Con un ojo en el revoltoso pianista, se afanaba en una de sus labores favoritas, la costura. Un remiendo por aquí, otro cosido por allá, y la prenda lista de nuevo para ser restregada por el suelo del parque. Eran días de verano, y se escapaba de su pequeña casita para acompañar a la familia aquí y allá, echando una mano donde fuese necesario. Su vida era un constante dar, vivir en la sencillez y la caridad, desviviéndose por los que le rodeaban. En silencio y siempre afaenada, aliviaba el día a día de los demás, así era ella. Acabó su labor y preparó las cosas. Bañador, toalla, cubo y pala, crema solar, gorrito. Allá abajo la playa era lamida por el mar con cada ola, mientras bajaba la marea. Era un buen momento para bajar, cuando el viento empezaba a agitar el pelo y la ropa tendida.

Dos figuras igual de delgadas atravesando la arena, una sonriente, calmada y tierna; la otra nerviosa y con ganas de comerse la playa entera. Hacían castillos con fosos poco profundos, volcanes que echaban humo al prender los periódicos en su interior.
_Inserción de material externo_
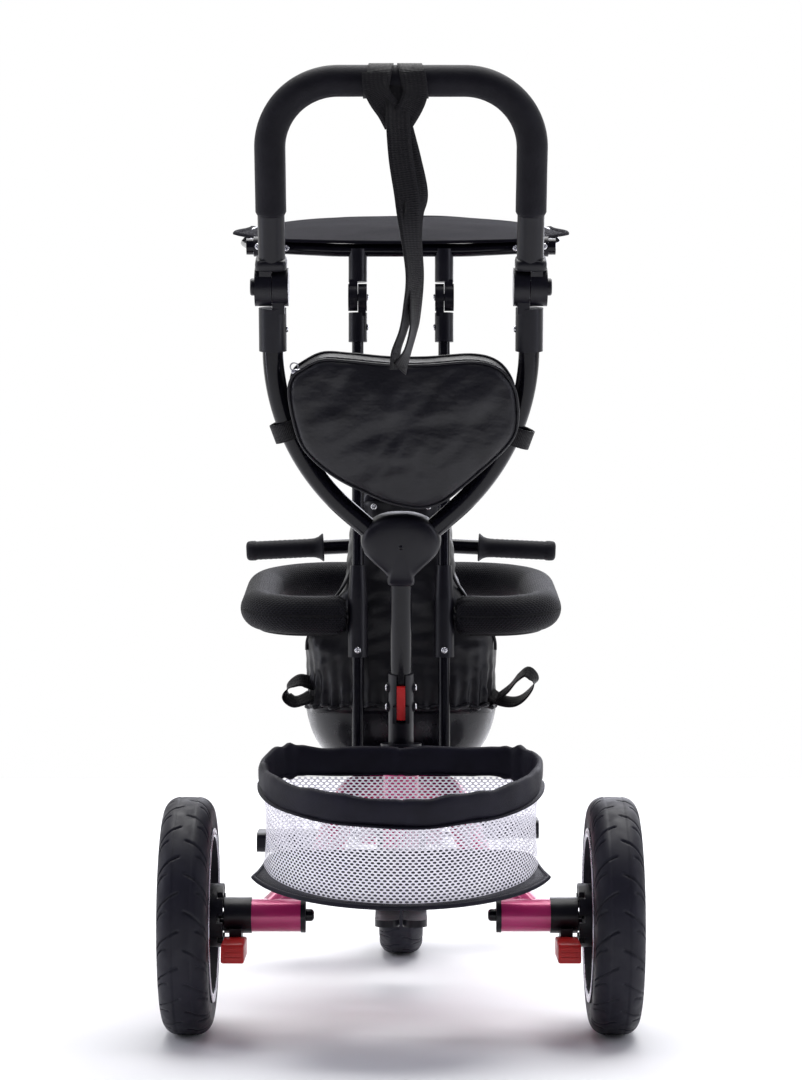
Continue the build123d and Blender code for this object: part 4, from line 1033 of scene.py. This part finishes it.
# ---- canopy -------------------------------------------------------------------------------------
def canopy_surface(u, v):
    """A place on the canopy: u from -1 to 1 across, v from 0 at the rear to 1 at the front."""
    spread = 154 + 34 * smooth_step(v, 0.0, 0.3)
    front = smooth_step(v, 0.86, 1.0)
    spread -= 26 * front ** 2 + 9 * smooth_step(v, 0.32, 0.86)
    x = u * spread * MM
    y = (-9.5 + 349 * v - 22 * abs(u) ** 3 * front) * MM
    z = 8.4 + 7 * (1 - abs(u) ** 2.4) * (1 - math.exp(-(v / 0.3) ** 2))
    z -= 3.0 * (1 - u * u) * math.exp(-v / 0.12) + 0.6 * math.exp(-(v / 0.02) ** 2) + 4 * front ** 2
    z -= 7 * abs(u) ** 4 * smooth_step(v, 0.2, 0.95)
    z += waver(x, y, 0, 0.07) * 1.2 * (1 - abs(u) ** 4) * smooth_step(v, 0.02, 0.2)
    return Vector((x, y, z * MM))


def make_canopy():
    rows, columns = 64, 72
    made = grid("canopy_sheet", rows, columns, lambda i, j: canopy_surface(2 * j - 1, i), "canopy_cloth",
                scale=(0.35, 0.37))
    thicken(made, 1.1 * MM, 1)
    made.data.transform(CANOPY)
    apply_modifiers(made)
    hinge = joint_place("hoop_fold")
    start, end = hinge + Vector((0, 2 * MM, 0)), hinge + Vector((0, 42 * MM, 8 * MM))
    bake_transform(made)
    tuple(start)
    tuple(end)
    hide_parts("canopy_cover")
    steps = 46
    line = [canopy_surface(2 * k / steps - 1, 1) for k in range(steps)]
    line += [canopy_surface(1, 1 - k / steps) for k in range(steps)]
    line += [canopy_surface(1 - 2 * k / steps, 0) for k in range(steps)]
    line += [canopy_surface(-1, k / steps) for k in range(steps)]
    hem = sweep("canopy_binding", line, [(-2.4 * MM, -1.1 * MM), (2.4 * MM, -1.1 * MM), (2.8 * MM, 0.6 * MM),
                                         (2.0 * MM, 2.3 * MM), (-2.0 * MM, 2.3 * MM), (-2.8 * MM, 0.6 * MM)],
                "canopy_cloth", closed=True)
    hem.data.transform(CANOPY)
    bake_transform(hem)
    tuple(start)
    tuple(end)


# ---- basket -------------------------------------------------------------------------------------
def basket_line(grow=0.0, corner=24, count=None, step=4):
    """The basket's D-shaped plan in its own frame: straight at the front and round at the rear."""
    half, front, knee, rear = 147 + grow, 105 + grow, 58, -105 - grow
    points = []
    turns = 60
    for k in range(turns + 1):
        a = -math.pi * k / turns
        points.append(Vector((half * math.cos(a), knee + (knee - rear) * math.sin(a), 0)))
    points = points[1:-1]
    right = [Vector((half - corner * (1 - math.cos(a)), front - corner * (1 - math.sin(a)), 0))
             for a in (math.pi / 2 * k / 8 for k in range(9))]
    left = [Vector((-p.x, p.y, 0)) for p in reversed(right)]
    whole = left + list(reversed(points)) + right
    whole = [Vector((p.x * MM, p.y * MM, 0)) for p in whole]
    total = path_length(whole, True)
    count = count or int(total / (step * MM))
    walked, out, k = 0.0, [], 0
    spots = [total * n / count for n in range(count)]
    for a, b in zip(whole, whole[1:] + whole[:1]):
        run = (b - a).length
        while k < count and spots[k] <= walked + run:
            out.append(a.lerp(b, (spots[k] - walked) / run if run else 0))
            k += 1
        walked += run
    return out, total


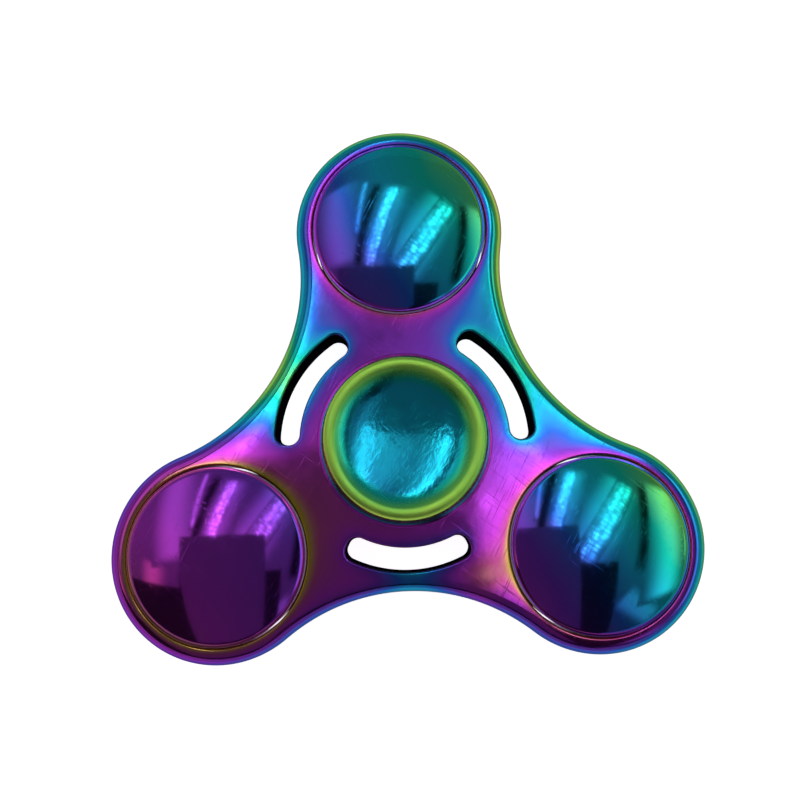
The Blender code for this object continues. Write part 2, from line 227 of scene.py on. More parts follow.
def polar(radius, angle, centre=(0.0, 0.0)):
    return (centre[0] + radius * math.cos(angle), centre[1] + radius * math.sin(angle))


def arc(centre, radius, start, end, steps):
    return [polar(radius, start + (end - start) * i / steps, centre) for i in range(steps + 1)]


def circle(centre, radius, steps):
    return arc(centre, radius, 0.0, FULL, steps)[:-1]


def lobe_centre(index):
    return polar(LOBE_PITCH, lobe_angle(index))


def waist_arc_radius():
    square = LOBE_RADIUS ** 2 - WAIST_DISTANCE ** 2 - LOBE_PITCH ** 2 + LOBE_PITCH * WAIST_DISTANCE
    return square / (2.0 * WAIST_DISTANCE - LOBE_PITCH - 2.0 * LOBE_RADIUS)


def body_outline(inset):
    """The body's outline moved inward: lobe arcs shrink, waist arcs grow, centres stay."""
    half_turn = math.pi / LOBE_COUNT
    waist_radius = waist_arc_radius()
    waist_pitch = WAIST_DISTANCE + waist_radius
    points = []
    for index in range(LOBE_COUNT):
        facing = lobe_angle(index)
        lobe = lobe_centre(index)
        waist = polar(waist_pitch, facing + half_turn)
        tangent = math.atan2(waist[1] - lobe[1], waist[0] - lobe[0])
        lobe_span = (tangent - facing) % FULL
        waist_span = lobe_span - half_turn
        inward = facing + half_turn + math.pi
        points += arc(lobe, LOBE_RADIUS - inset, facing - lobe_span, facing + lobe_span, LOBE_ARC_STEPS)[:-1]
        points += arc(waist, waist_radius + inset, inward + waist_span, inward - waist_span,
                      WAIST_ARC_STEPS)[:-1]
    return points


def slot_outline(index, growth):
    """One arc slot: two concentric arcs with rounded corners, grown outward."""
    half = math.radians(SLOT_HALF_ANGLE_DEG)
    corner = SLOT_CORNER + growth
    outer_right = polar(SLOT_OUTER - SLOT_CORNER, half)
    inner_right = polar(SLOT_INNER + SLOT_CORNER, half)
    inner_left = polar(SLOT_INNER + SLOT_CORNER, -half)
    outer_left = polar(SLOT_OUTER - SLOT_CORNER, -half)
    points = arc((0.0, 0.0), SLOT_OUTER + growth, -half, half, SLOT_ARC_STEPS)[:-1]
    points += arc(outer_right, corner, half, half + QUARTER, SLOT_CORNER_STEPS)
    points += arc(inner_right, corner, half + QUARTER, half + 2.0 * QUARTER, SLOT_CORNER_STEPS)[:-1]
    points += arc((0.0, 0.0), SLOT_INNER - growth, half, -half, SLOT_ARC_STEPS)[:-1]
    points += arc(inner_left, corner, 2.0 * QUARTER - half, 3.0 * QUARTER - half, SLOT_CORNER_STEPS)
    points += arc(outer_left, corner, -half - QUARTER, -half, SLOT_CORNER_STEPS)[:-1]
    facing = lobe_angle(index) + math.pi / LOBE_COUNT
    return [polar(math.hypot(x, y), math.atan2(y, x) + facing) for x, y in points]


def outward_normals(outline):
    """Unit normals of a counter-clockwise outline, pointing out of it."""
    normals = []
    for i, point in enumerate(outline):
        before = outline[i - 1]
        after = outline[(i + 1) % len(outline)]
        along = Vector((after[0] - before[0], after[1] - before[1])).normalized()
        normals.append((along.y, -along.x))
    return normals


def encloses(outline, point):
    x, y = point
    inside = False
    for i, (ax, ay) in enumerate(outline):
        bx, by = outline[i - 1]
        if (ay > y) != (by > y) and x < ax + (bx - ax) * (y - ay) / (by - ay):
            inside = not inside
    return inside


def nearest_tree(points):
    """Search tree over plane points, to find the nearest one to a place."""
    tree = kdtree.KDTree(len(points))
    for i, (x, y) in enumerate(points):
        tree.insert((x, y, 0.0), i)
    tree.balance()
    return tree


def bore_distance(x, y):
    """How far a plane point is outside the nearest lobe's bore."""
    return min(math.dist((x, y), lobe_centre(index)) for index in range(LOBE_COUNT)) - BORE_RADIUS


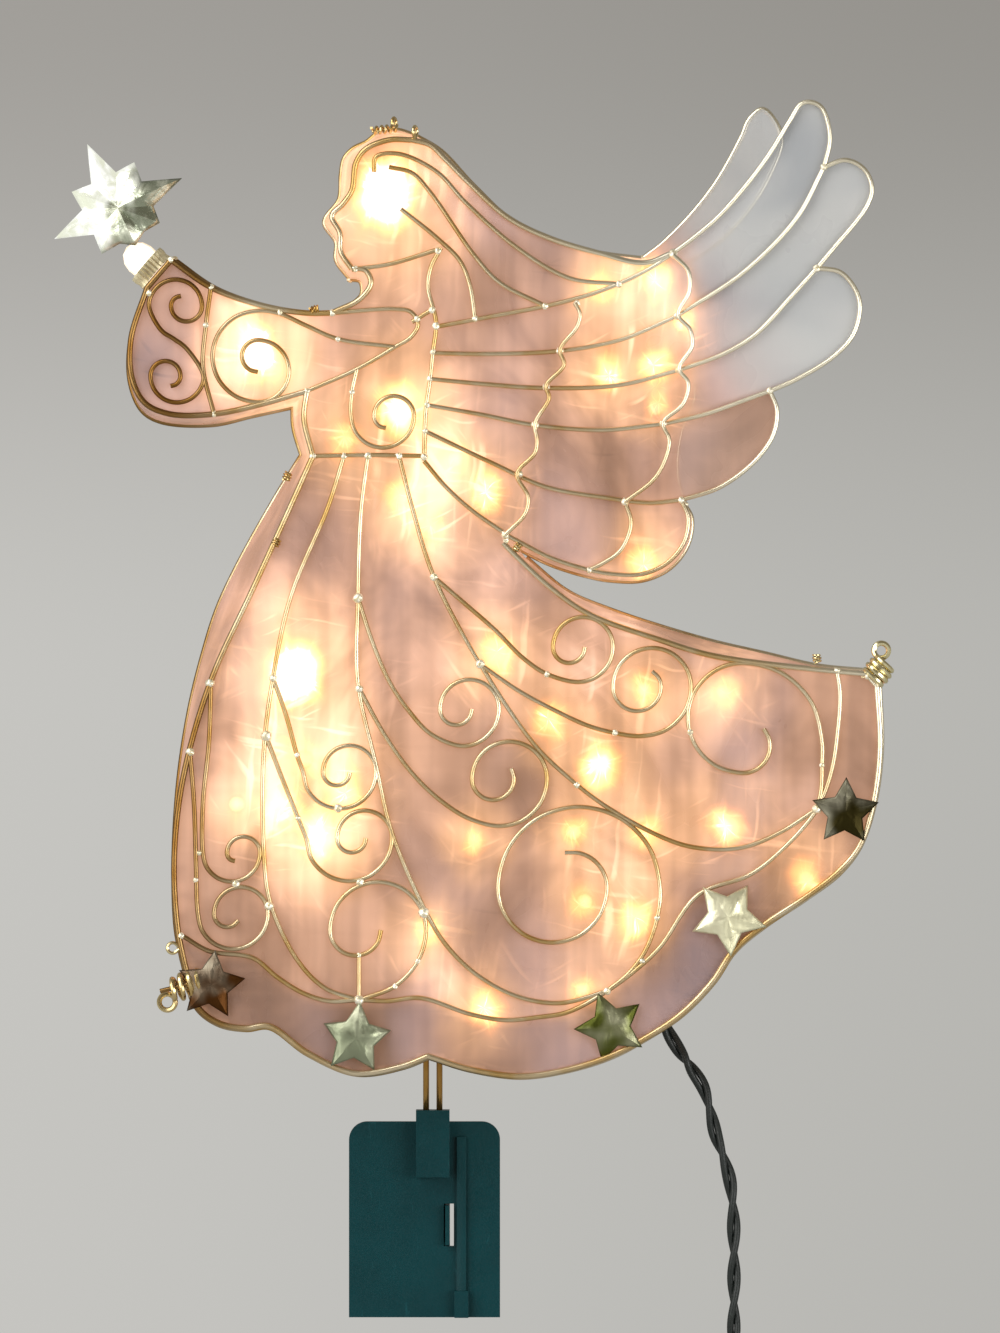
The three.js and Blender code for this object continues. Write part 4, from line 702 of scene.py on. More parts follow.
class Finish(NodeTree):
    """A material that is put together one node at a time."""

    def __init__(self, name):
        self.material = bpy.data.materials.new(name)
        self.material.use_nodes = True
        super().__init__(self.material.node_tree)
        self.coords = self.node("ShaderNodeTexCoord", output="Object")

    def noise(self, scale, detail=2.0, rough=0.5, stretch=(1, 1, 1), warp=0.0):
        """Soft noise on the piece's own coordinates, from 0 to 1, drawn out by the stretch."""
        return self.grain(self.stretched(stretch), scale, detail, rough, warp)

    def stretched(self, shares):
        return self.vectors("MULTIPLY", self.coords, shares)

    def part(self, axis):
        return self.node("ShaderNodeSeparateXYZ", None, {0: self.coords}, output=axis)

    def ranged(self, value, low, high, start=0.0, end=1.0):
        """The value taken smoothly from low..high to start..end."""
        return self.node("ShaderNodeMapRange", {"interpolation_type": "SMOOTHSTEP"}, {
            "Value": value, "From Min": low, "From Max": high, "To Min": start, "To Max": end})

    def mixed(self, share, one, other, blend="MIX"):
        return self.node("ShaderNodeMix", {"data_type": "RGBA", "blend_type": blend},
                         {0: share, 6: one, 7: other}, output=2)

    def times(self, one, other):
        """Two colours multiplied."""
        return self.mixed(1.0, one, other, "MULTIPLY")

    def ramp(self, value, *stops):
        return self.node("ShaderNodeValToRGB", {"stops": stops}, {0: value})

    def bump(self, height, depth, strength=1.0):
        return self.node("ShaderNodeBump", None,
                         {"Height": height, "Distance": depth, "Strength": strength})

    def principled(self, **values):
        """Ends the material in one shader and returns it."""
        values = {name.replace("_", " "): value for name, value in values.items()}
        shader = self.node("ShaderNodeBsdfPrincipled", None, values)
        self.node("ShaderNodeOutputMaterial", None, {"Surface": shader})
        return self.material


class Sky(Finish):
    """The world's light, put together like a finish and read by direction."""

    def __init__(self, name):
        self.world = bpy.data.worlds.new(name)
        self.world.use_nodes = True
        NodeTree.__init__(self, self.world.node_tree)
        self.coords = self.node("ShaderNodeTexCoord", output="Generated")


class Shape(NodeTree):
    """A Geometry Nodes tree with named inputs, which makes one piece from its skeleton."""

    def __init__(self, name, **inputs):
        self.group = bpy.data.node_groups.new(name, "GeometryNodeTree")
        super().__init__(self.group)
        sockets = self.group.interface
        sockets.new_socket("Geometry", in_out="OUTPUT", socket_type="NodeSocketGeometry")
        self.identifiers = {}
        for title, kind in {"Skeleton": "Geometry", **inputs}.items():
            made = sockets.new_socket(title.replace("_", " "), in_out="INPUT",
                                      socket_type="NodeSocket" + kind)
            self.identifiers[title] = made.identifier
        self.entry = self.tree.nodes.new("NodeGroupInput")

    def input(self, title):
        return Value(self, self.entry.outputs[title.replace("_", " ")])

    def attribute(self, name):
        return self.node("GeometryNodeInputNamedAttribute", {"data_type": "FLOAT"}, {"Name": name})

    def made_on(self, obj, **values):
        """Runs the tree on the object and leaves a plain mesh."""
        modifier = obj.modifiers.new(self.group.name, "NODES")
        modifier.node_group = self.group
        for title, value in values.items():
            modifier[self.identifiers[title]] = value
        return plain_mesh(obj)


def plain_mesh(obj):
    """Turns what the object's modifiers make into its own mesh and removes them."""
    bpy.context.view_layer.update()
    shown = obj.evaluated_get(bpy.context.evaluated_depsgraph_get())
    made = bpy.data.meshes.new_from_object(shown)
    made.name = obj.name
    obj.modifiers.clear()
    obj.data = made
    return obj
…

Paseaban arriba y abajo entre chapuzón y chapuzón. Sólo cuando las horas anunciaban la hora de comer entraban de nuevo en el recinto, para quitarse la arena que les rebozaba y nadar un rato en la piscina. Después, a lo de siempre, ducha para él, cocinitas para ella.

Por las tardes hacían los deberes juntos, merendaban bollos del horno del pueblo y leían el catecismo. Al terminar, se prepararon para la llegada de los demás, y marcharon todos a cenar, para celebrar el regreso.

Así pasaba los días María, con los que no eran hijos ni hermanos, sino sobrina y sobrinos-nietos. Ellos le querían con locura, pues era una mamá más, solo que con más años y más encorvadita. Les enseñó a vivir en el amor a los demás, como ella hacía, y a tantas otras cosas como sólo los abuelos hacen.

Las vistas del salón, el mar de fondo.

Ahora nos queda de ella los recuerdos en la mente, y los polvorones en Navidad. Se acercan las fechas de las reuniones familiares con los dulces en el centro de la mesa; sin los polvorones de la tía María no sería lo mismo. Ayer, fuimos al apartamento del Perelló, Ulises, para recoger los últimos trastos antes de empezar las obras que se llevarán por delante paredes y techos, pero no los recuerdos.

Para mi, Ulises es el lugar donde más tiempo pasé con la tía, a la que quise como a una madre. A menudo la recordamos aquí y allá con sus quehaceres, con su sonrisa, toda ella. Sonreímos por ella...



Por mucho que cambie la casa con las obras jamás olvidaré que allí nos cuidó y mimó, como a unos hijos, como su familia.